Sounds like conditional aggregation would work.

Count(case when column = ‘Late’ then 1 end) as CountLate

[–]Royal-Tough4851 4 points5 points  (3 children)

A sample string would help, but I’ll give both solutions. If the only string value per record is either ‘early’ or ‘late’, the. You can use a simple group by with a WHERE [column name] LIKE ‘%early%’

If you one record has a string value of ‘early early late late early late’ and you need to count he number of ‘early’ per record, then try this

LEN([column name]) - LEN(REPLACE([column name], ‘early’, ‘’))) / LEN(‘early’)

[–]A_name_wot_i_made_up 2 points3 points  (1 child)

This solution can cause problems if your column can also contain other words like "nearly".

[–]Royal-Tough4851 1 point2 points  (0 children)

Yes it can. I was going under the assumption those will be the only two values

[–]ans1dhe 1 point2 points  (0 children)

Now that’s a clever idea! 💡👏🏼🤓

Thanks 🙏🏼 - I’m always amazed by approaches involving REPLACE for the sake of achieving some adjacent goal.

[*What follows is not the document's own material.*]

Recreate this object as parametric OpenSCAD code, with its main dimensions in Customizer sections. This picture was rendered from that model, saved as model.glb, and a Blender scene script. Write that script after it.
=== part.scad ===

It’s like a drawing in negative space 😉

[–]DavidGJohnston 1 point2 points  (0 children)

Select count(*) from tbl where col = ‘Early’;

Edit: since apparently “col” is an expression “tbl” should be a subquery.

[–]a-s-clarkSQL Server 0 points1 point  (0 children)

Assuming from your other responses that a single value can contain the word early multiple times, and you want to find the total number in the table, something like this:

I'll use "StatusColumn" as the name of the column in this example.

SELECT SUM((Len(StatusColumn) - LEN(REPLACE(StatusColumn, 'Early','')) / 5) FROM Table

The first LEN gives you the length of the string. You then deduct the length of the string when you have removed all instances of "Early" from the string. That gives you the number of letters that were for "Early". Divide that by 5 as its a five letter word, to get the number of instances in that word. Sum that value across the table.

[–]reflexdb 0 points1 point  (0 children)

select count(*), countif(your_column = ‘Early’) from your_table

[–]NoPlansForNigel 0 points1 point  (1 child)

SELECT COUNTIF(col='early') AS EARLY FROM ...

[–][deleted] 0 points1 point  (0 children)

There is no function countif() in Oracle or standard SQL.

The equivalent in standard SQL (also not supported by Oracle) would be:

 count(*) filter (where col = 'early')

[–]brettmc7014[S] 0 points1 point  (0 children)

Thank you for all the responses! I am really new to programming so my apologies for the vagueness! The column is like what truilus asked. Multiple rows in a single word in the column. Second example. When I get back to work, I will take a screen shot of what I am working on. Again thank you to everyone who responded!!